WORK REQUIRED: Write out exactly the lines from the start of the entries through the one that contains "TIE_BITE = 0.0007", including both.

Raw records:
☆ ☆ ☆

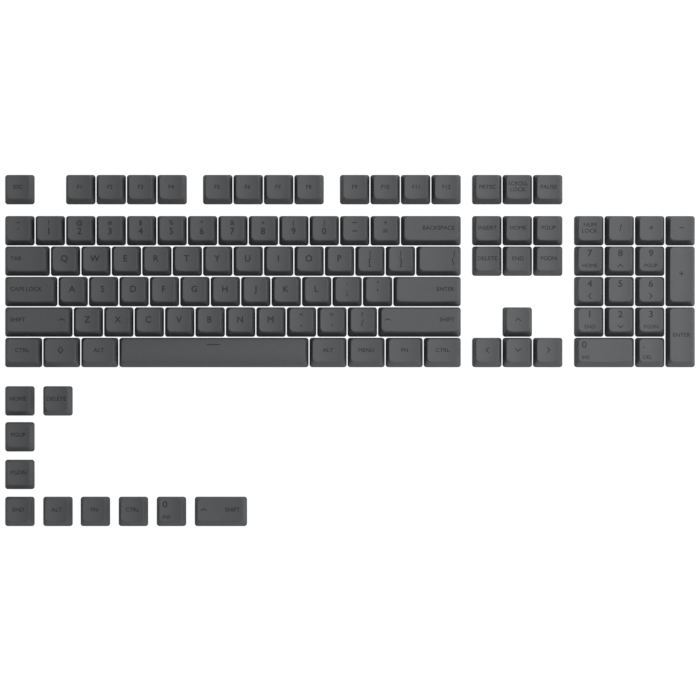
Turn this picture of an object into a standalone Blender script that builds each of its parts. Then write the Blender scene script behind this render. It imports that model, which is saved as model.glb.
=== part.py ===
"""Keycap set for a full-size mechanical keyboard, with ten spare caps for compact layouts.

The caps lie loose on a flat surface, rims down, in the order that they take on a keyboard.
+X runs to the right, +Y towards the back row and +Z up. The origin is under the middle of
the set, on the surface that the rims stand on. Every cap is a hollow moulding: sloped outer
walls, a dished top, an open underside and a boss with the cross socket of a key switch.
Identical one-unit caps that are neighbours are joined at their rims, three or four together,
by thin moulding ties.
"""
import bmesh
import bpy

# The key grid, in metres
UNIT = 0.01905                  # pitch of the key grid
RIM_GAP = 0.0007                # gap between the rims of two neighbours

# The moulding, in metres
WALL = 0.0014                   # thickness of the side walls
CEILING = 0.0015                # thickness of the top at the bottom of its dish
SIDE_INSET = 0.00205            # how far the left and right walls lean in
RIM_CORNER = 0.0013
TOP_CORNER = 0.0019
DISH = 0.0009                   # depth of the dish across the top
SPACE_CROWN = 0.0011            # rise of the space bar's top, which has no dish

# The sockets, in metres
BOSS_RADIUS = 0.00275
BOSS_SIDES = 8
BOSS_CLEARANCE = 0.0006         # the boss ends this far above the rim
CROSS_HALF_LENGTH = 0.00205
CROSS_HALF_WIDTHS = (0.00065, 0.0006)   # the arm along X and the arm along Y
SOCKET_DEPTH = 0.0036
STABILISER_OFFSET = 0.0119      # outer bosses of caps that are 2 to 2.75 units long
SPACE_STABILISER_OFFSET = 0.05

# The ties between the caps of a run, in metres
TIE_HALF_WIDTH = 0.001
TIE_BOTTOM = 0.0002
TIE_TOP = 0.0009
TIE_BITE = 0.0007               # how far a tie reaches into each wall

# Sculpted rows: height at the front and back edge of the top, inset of the front and back wall
SCULPTS = {
    "tall": (0.0081, 0.0096, 0.0034, 0.0008),
    "upper": (0.0074, 0.0083, 0.0034, 0.0008),
    "home": (0.0073, 0.0074, 0.0033, 0.0008),
    "lower": (0.0084, 0.0072, 0.0036, 0.0008),
}

# Rows of caps: distance of the row's back edge from the number row's, in units, and sculpt
ROWS = {
    "function": (-1.35, "tall"),
    "number": (0, "tall"),
    "letter": (1, "upper"),
    "home": (2, "home"),
    "shift": (3, "lower"),
    "bottom": (4, "lower"),
    "spare_1": (5.59, "tall"),
    "spare_2": (6.77, "upper"),
    "spare_3": (8.005, "home"),
    "spare_4": (9.22, "lower"),
}
NAVIGATION = 15.34              # left edge of the navigation cluster, in units
NUMPAD = 18.69                  # left edge of the number pad, in units
SPARE_COLUMNS = (0, 1.25, 2.48, 3.73, 4.98, 6.23)
SET_WIDTH = NUMPAD + 4          # overall size of the set, in units
SET_BACK = ROWS["function"][0]
SET_FRONT = ROWS["spare_4"][0] + 1

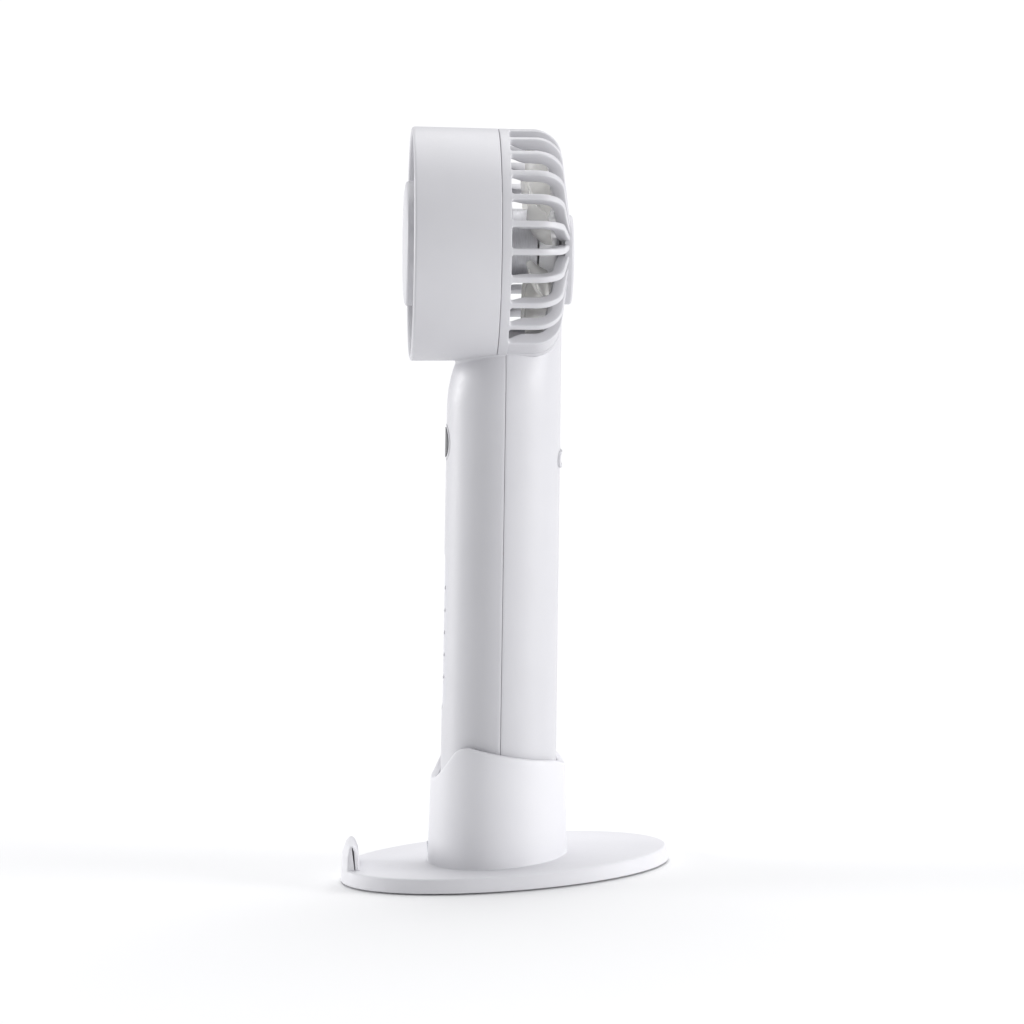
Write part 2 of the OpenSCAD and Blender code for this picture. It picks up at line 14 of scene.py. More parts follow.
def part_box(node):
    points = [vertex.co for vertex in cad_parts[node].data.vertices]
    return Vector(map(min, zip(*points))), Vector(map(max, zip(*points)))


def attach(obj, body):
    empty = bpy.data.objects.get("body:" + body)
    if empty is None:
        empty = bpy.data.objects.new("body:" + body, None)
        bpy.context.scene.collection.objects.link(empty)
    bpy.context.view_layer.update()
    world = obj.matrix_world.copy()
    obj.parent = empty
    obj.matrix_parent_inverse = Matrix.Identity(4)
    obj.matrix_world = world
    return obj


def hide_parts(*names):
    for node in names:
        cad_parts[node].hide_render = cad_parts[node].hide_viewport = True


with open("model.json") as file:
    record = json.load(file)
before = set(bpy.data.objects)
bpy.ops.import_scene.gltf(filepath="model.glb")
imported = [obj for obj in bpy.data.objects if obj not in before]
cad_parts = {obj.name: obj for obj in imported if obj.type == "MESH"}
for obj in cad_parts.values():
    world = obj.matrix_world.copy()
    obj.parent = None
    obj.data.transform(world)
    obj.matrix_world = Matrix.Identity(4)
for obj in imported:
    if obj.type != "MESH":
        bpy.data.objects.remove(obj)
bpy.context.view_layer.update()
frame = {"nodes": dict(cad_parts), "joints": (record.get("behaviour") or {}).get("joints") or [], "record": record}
JOINTS = {j["name"]: j for j in frame["joints"]}
NODES = frame["nodes"]

# ------------------------------------------------------------------ the leaning frame

turn_axis = Vector(JOINTS["fan_turn"]["axis"])
LEAN = Matrix.Translation(Vector(JOINTS["fan_turn"]["pos_m"])) @ Matrix.Rotation(
    -math.atan2(turn_axis.y, turn_axis.z), 4, "X")
UNLEAN = LEAN.inverted()
MM = 0.001


def place(point):
    """A point of the leaning frame, in mm, as a point of the row frame in metres."""
    return LEAN @ (Vector(point) * MM)


def lean_box(node):
    """Lowest and highest corner of a CAD node in the leaning frame, in mm."""
    points = [UNLEAN @ v.co / MM for v in NODES[node].data.vertices]
    low = Vector(min(p[i] for p in points) for i in range(3))
    high = Vector(max(p[i] for p in points) for i in range(3))
    return low, high


HEAD_Z = (UNLEAN @ Vector(JOINTS["impeller_spin"]["pos_m"])).z / MM
shell_low, shell_high = lean_box("front_shell")
guard_low, guard_high = lean_box("rear_guard")
base_low, base_high = (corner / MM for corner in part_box("stand_base"))

WALL = 1.8                          # wall of the fan's mouldings
RING_R = shell_high.x               # head ring at its front edge
RING_FRONT = shell_low.y
SEAM_GAP = 0.12                     # open seam between two mouldings
SEAM_Y = guard_low.y - SEAM_GAP     # where the ring ends and the guard's band begins
GUARD_R = guard_high.x
GUARD_END = guard_high.y
SLOT_Y = -0.15                      # where the guard's slots begin
STRAIGHT_Y = 7.9                    # where its ribs start to curve in
SHOULDER = 8.6                      # radius of that curve
SHOULDER_ANGLE = math.radians(80)
CONE_R = 9.0                        # radius that the ribs head for past the shoulder
RIB_END_R = CONE_R + 0.5            # and where they stop, inside the guard's hub
RIB_COUNT = 26
RIB_PHASE = math.radians(1.5)
HANDLE_Z0 = shell_low.z
HANDLE_R_LOW = lean_box("rear_shell")[1].x
HANDLE_R_HIGH = HANDLE_R_LOW - 0.6
HANDLE_SEAM = -0.4
NECK_FRONT = (146.5, 37.0)          # height and radius of the bend under the head, at the front
NECK_SIDE = (151.0, 30.0)           # and at the sides
SOCKET_R = 18.5
DRAFT = 0.73                        # how far the slab's side leans in over its height
FOOT_RECESS = 0.45                  # depth of the recess under the slab


# ------------------------------------------------------------------ outlines and meshes

def corner_arc(before, at, after, radius, steps):
    """Points of an arc that rounds the corner at `at`."""
    u = (Vector(before) - Vector(at)).normalized()
    v = (Vector(after) - Vector(at)).normalized()
    half = u.angle(v) / 2
    centre = Vector(at) + (u + v).normalized() * radius / math.sin(half)
    start = Vector(at) + u * radius / math.tan(half) - centre
    end = Vector(at) + v * radius / math.tan(half) - centre
    sweep = (math.pi - 2 * half) * (1 if start.cross(end) > 0 else -1)
    points = []
    for i in range(steps + 1):
        a = sweep * i / steps
        points.append((centre.x + start.x * math.cos(a) - start.y * math.sin(a),
                       centre.y + start.x * math.sin(a) + start.y * math.cos(a)))
    return points


def rounded(outline, steps=5):
    """An outline given as (x, y, corner radius), with its corners rounded."""
    out = []
    count = len(outline)
    for i, (x, y, radius) in enumerate(outline):
        if radius > 0:
            out += corner_arc(outline[i - 1][:2], (x, y), outline[(i + 1) % count][:2], radius, steps)
        else:
            out.append((x, y))
    return out


class Shape:
    """Vertices in mm and faces, gathered before they become one mesh."""

    def __init__(self):
        self.points = []
        self.faces = []

    def add(self, points, faces):
        start = len(self.points)
        self.points += [tuple(p) for p in points]
        self.faces += [[start + i for i in face] for face in faces]

    def loft(self, rings, caps=True):
        """Skins equal rings of points, in order, and closes both ends."""
        count = len(rings[0])
        faces = []
        for k in range(len(rings) - 1):
            a, b = k * count, (k + 1) * count
            for i in range(count):
                j = (i + 1) % count
                faces.append([a + i, a + j, b + j, b + i])
        if caps:
            faces.append(list(range(count))[::-1])
            faces.append([(len(rings) - 1) * count + i for i in range(count)])
        self.add([p for ring in rings for p in ring], faces)

    def revolve(self, profile, steps=160, z=HEAD_Z):
        """Turns a closed (radius, y) outline about the fan's axis. Points on the axis become poles."""
        rows = []
        for radius, y in profile:
            if radius < 1e-6:
                rows.append([len(self.points)] * steps)
                self.points.append((0.0, y, z))
                continue
            rows.append([len(self.points) + i for i in range(steps)])
            self.points += [(radius * math.cos(2 * math.pi * i / steps), y,
                             z + radius * math.sin(2 * math.pi * i / steps)) for i in range(steps)]
        for k, row in enumerate(rows):
            after = rows[(k + 1) % len(rows)]
            if row[0] == row[1] and after[0] == after[1]:
                continue
            for i in range(steps):
                j = (i + 1) % steps
                face = [row[i], row[j], after[j], after[i]]
                self.faces.append(list(dict.fromkeys(face)))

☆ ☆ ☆

SOLUTION TO THIS EXERCISE:
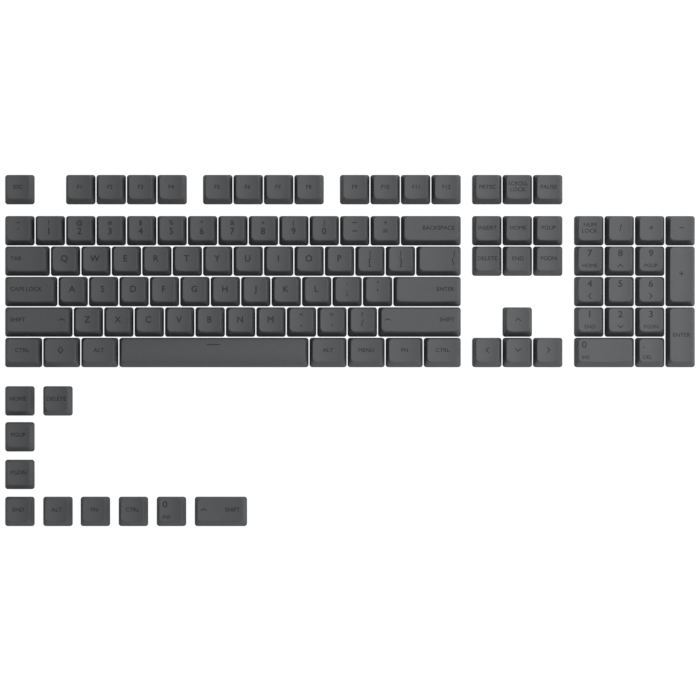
Turn this picture of an object into a standalone Blender script that builds each of its parts. Then write the Blender scene script behind this render. It imports that model, which is saved as model.glb.
=== part.py ===
"""Keycap set for a full-size mechanical keyboard, with ten spare caps for compact layouts.

The caps lie loose on a flat surface, rims down, in the order that they take on a keyboard.
+X runs to the right, +Y towards the back row and +Z up. The origin is under the middle of
the set, on the surface that the rims stand on. Every cap is a hollow moulding: sloped outer
walls, a dished top, an open underside and a boss with the cross socket of a key switch.
Identical one-unit caps that are neighbours are joined at their rims, three or four together,
by thin moulding ties.
"""
import bmesh
import bpy

# The key grid, in metres
UNIT = 0.01905                  # pitch of the key grid
RIM_GAP = 0.0007                # gap between the rims of two neighbours

# The moulding, in metres
WALL = 0.0014                   # thickness of the side walls
CEILING = 0.0015                # thickness of the top at the bottom of its dish
SIDE_INSET = 0.00205            # how far the left and right walls lean in
RIM_CORNER = 0.0013
TOP_CORNER = 0.0019
DISH = 0.0009                   # depth of the dish across the top
SPACE_CROWN = 0.0011            # rise of the space bar's top, which has no dish

# The sockets, in metres
BOSS_RADIUS = 0.00275
BOSS_SIDES = 8
BOSS_CLEARANCE = 0.0006         # the boss ends this far above the rim
CROSS_HALF_LENGTH = 0.00205
CROSS_HALF_WIDTHS = (0.00065, 0.0006)   # the arm along X and the arm along Y
SOCKET_DEPTH = 0.0036
STABILISER_OFFSET = 0.0119      # outer bosses of caps that are 2 to 2.75 units long
SPACE_STABILISER_OFFSET = 0.05

# The ties between the caps of a run, in metres
TIE_HALF_WIDTH = 0.001
TIE_BOTTOM = 0.0002
TIE_TOP = 0.0009
TIE_BITE = 0.0007               # how far a tie reaches into each wall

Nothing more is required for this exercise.